*Goal*. Below is a listing; reproduce each line of it exactly.

*Data extract*.
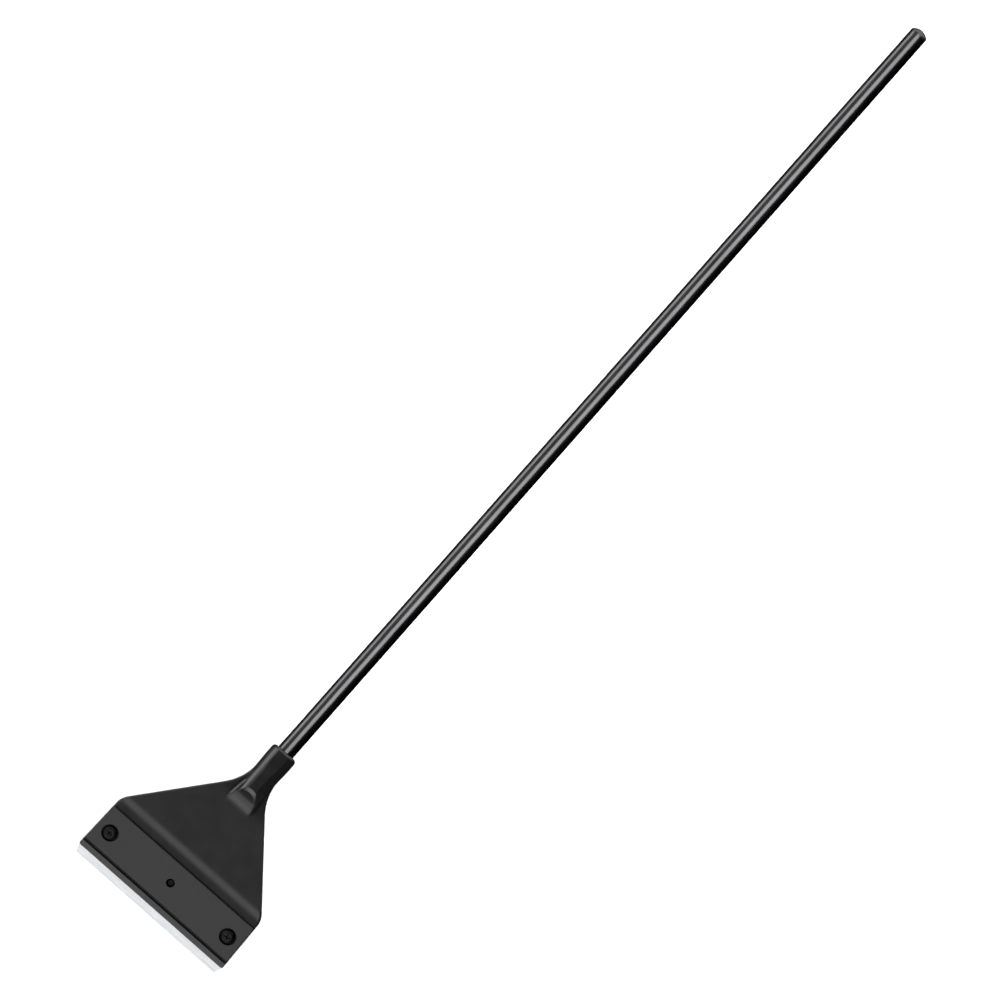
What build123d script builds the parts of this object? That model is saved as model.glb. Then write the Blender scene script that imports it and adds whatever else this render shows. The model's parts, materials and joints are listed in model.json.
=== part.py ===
from build123d import *
import math
import os

os.makedirs("parts", exist_ok=True)

# An aquarium algae scraper: a fan-shaped moulded head that grips a replaceable
# 100 mm blade under a screwed clamp plate, on a long straight tube handle.
# Millimetres. Design frame: X along the blade, Y from the cutting edge towards
# the handle's tip, Z up on the screw side, Z = 0 on the handle's axis.

# ---- driving dimensions -------------------------------------------------
OVERALL_LENGTH = 625.0      # cutting edge to the tip of the handle
FRONT_HALF = 50.8           # head's half width at the lip
REAR_HALF = 49.8            # head's half width at the shoulders
CLAMP_TILT = 15.0           # degrees, the clamp end bends down towards the blade
EDGE_DROP = 10.3            # cutting edge below the handle's axis

# web, between the clamp end and the handle socket
WEB_TOP = 2.3
WEB_BOTTOM = -2.3
VALLEY_TOP = 0.3            # flat valley behind the clamp plate
VALLEY_END = 35.1
BEND_END = 41.5
SHOULDER_Y = 37.4
SHOULDER_RADIUS = 10.0
NECK_Y = 88.88
NECK_HALF = 7.25
NECK_RADIUS = 30.0
WEB_END = 103.0             # the web runs this far into the barrel
UNDER_BEND_END = 45.0
OUTLINE_ROUND = 1.1

# handle socket, a round barrel with a flat on its top and underside
BARREL_RADIUS = 7.5
BARREL_FLARE_START = 97.0
MOUTH_RADIUS = 7.85
MOUTH_FLARE_END = 107.0
SOCKET_MOUTH = 113.3
MOUTH_ROUND = 2.2
BARREL_FLAT = 7.1           # height of the flats above the handle's axis
BARREL_START = 78.3
RAMP_FOOT = 79.2            # the barrel's lower end is cut off on a slope from here
RAMP_FOOT_HEIGHT = 3.5
RAMP_SLOPE = 38.0           # degrees
SCOOP_TOP = 86.7            # the barrel's flat ends here, in a crescent-shaped scoop
SCOOP_RADIUS = 12.0
SCOOP_CENTRE_HEIGHT = 15.5
TONGUE_START = 75.5
TONGUE_HALF = 9.7
TONGUE_RISE = 77.2
TONGUE_RISE_HEIGHT = 3.8
TONGUE_CREST = 79.7
TONGUE_CREST_HEIGHT = 4.75
TONGUE_LEDGE = 84.5
TONGUE_HEIGHT = 5.3
TONGUE_ROUND = 2.4
TOE_START = 72.4            # shallow toe in front of the tongue
TOE_BOTTOM = 2.2            # a little inside the web, so that the toe runs out into it
TOE_HEIGHT = 2.75

# blade, double edged, in the clamp frame
BLADE_LENGTH = 100.0
BLADE_DEPTH = 18.0
BLADE_THICK = 0.4
BEVEL = 1.7
EDGE_LAND = 0.04
BLADE_CLIP_X = 1.2
BLADE_CLIP_Y = 4.2
SLOT_LENGTH = 43.0
SLOT_WIDTH = 5.0
SLOT_BRIDGE = 7.0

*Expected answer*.
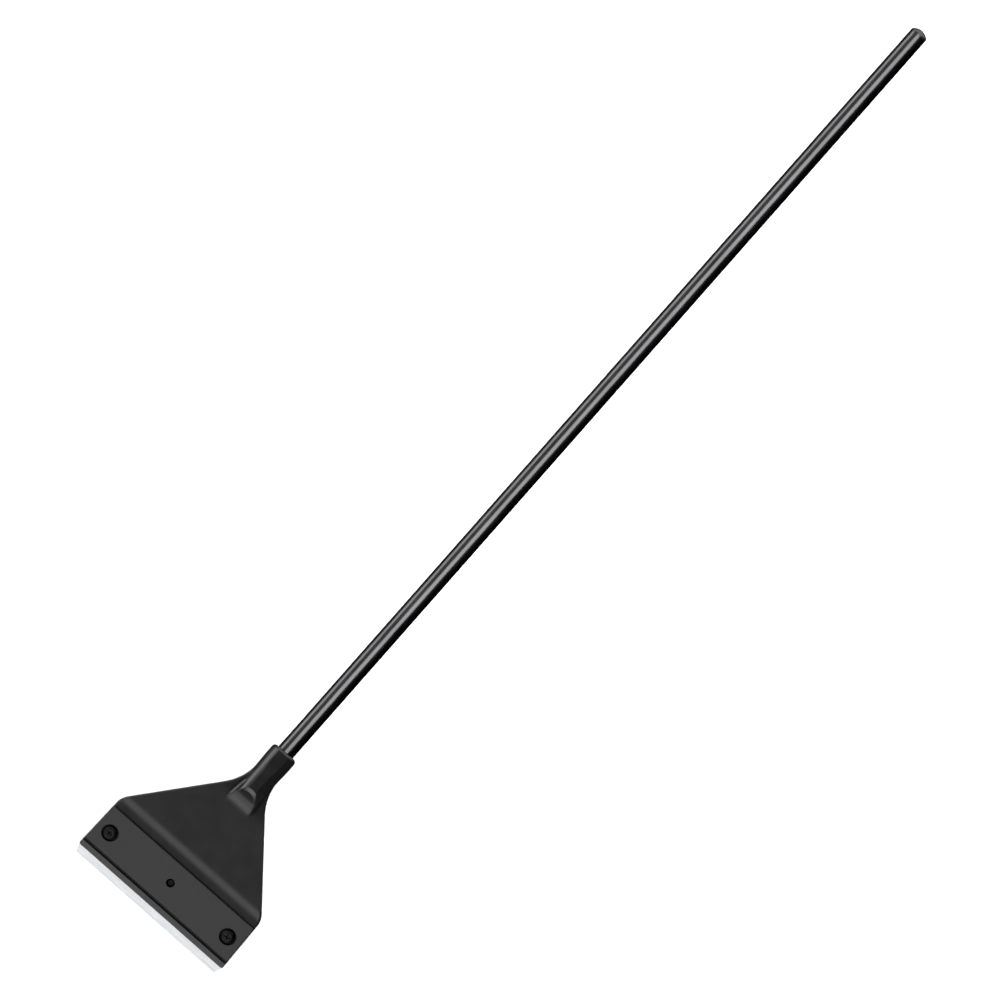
What build123d script builds the parts of this object? That model is saved as model.glb. Then write the Blender scene script that imports it and adds whatever else this render shows. The model's parts, materials and joints are listed in model.json.
=== part.py ===
from build123d import *
import math
import os

os.makedirs("parts", exist_ok=True)

# An aquarium algae scraper: a fan-shaped moulded head that grips a replaceable
# 100 mm blade under a screwed clamp plate, on a long straight tube handle.
# Millimetres. Design frame: X along the blade, Y from the cutting edge towards
# the handle's tip, Z up on the screw side, Z = 0 on the handle's axis.

# ---- driving dimensions -------------------------------------------------
OVERALL_LENGTH = 625.0      # cutting edge to the tip of the handle
FRONT_HALF = 50.8           # head's half width at the lip
REAR_HALF = 49.8            # head's half width at the shoulders
CLAMP_TILT = 15.0           # degrees, the clamp end bends down towards the blade
EDGE_DROP = 10.3            # cutting edge below the handle's axis

# web, between the clamp end and the handle socket
WEB_TOP = 2.3
WEB_BOTTOM = -2.3
VALLEY_TOP = 0.3            # flat valley behind the clamp plate
VALLEY_END = 35.1
BEND_END = 41.5
SHOULDER_Y = 37.4
SHOULDER_RADIUS = 10.0
NECK_Y = 88.88
NECK_HALF = 7.25
NECK_RADIUS = 30.0
WEB_END = 103.0             # the web runs this far into the barrel
UNDER_BEND_END = 45.0
OUTLINE_ROUND = 1.1

# handle socket, a round barrel with a flat on its top and underside
BARREL_RADIUS = 7.5
BARREL_FLARE_START = 97.0
MOUTH_RADIUS = 7.85
MOUTH_FLARE_END = 107.0
SOCKET_MOUTH = 113.3
MOUTH_ROUND = 2.2
BARREL_FLAT = 7.1           # height of the flats above the handle's axis
BARREL_START = 78.3
RAMP_FOOT = 79.2            # the barrel's lower end is cut off on a slope from here
RAMP_FOOT_HEIGHT = 3.5
RAMP_SLOPE = 38.0           # degrees
SCOOP_TOP = 86.7            # the barrel's flat ends here, in a crescent-shaped scoop
SCOOP_RADIUS = 12.0
SCOOP_CENTRE_HEIGHT = 15.5
TONGUE_START = 75.5
TONGUE_HALF = 9.7
TONGUE_RISE = 77.2
TONGUE_RISE_HEIGHT = 3.8
TONGUE_CREST = 79.7
TONGUE_CREST_HEIGHT = 4.75
TONGUE_LEDGE = 84.5
TONGUE_HEIGHT = 5.3
TONGUE_ROUND = 2.4
TOE_START = 72.4            # shallow toe in front of the tongue
TOE_BOTTOM = 2.2            # a little inside the web, so that the toe runs out into it
TOE_HEIGHT = 2.75

# blade, double edged, in the clamp frame
BLADE_LENGTH = 100.0
BLADE_DEPTH = 18.0
BLADE_THICK = 0.4
BEVEL = 1.7
EDGE_LAND = 0.04
BLADE_CLIP_X = 1.2
BLADE_CLIP_Y = 4.2
SLOT_LENGTH = 43.0
SLOT_WIDTH = 5.0
SLOT_BRIDGE = 7.0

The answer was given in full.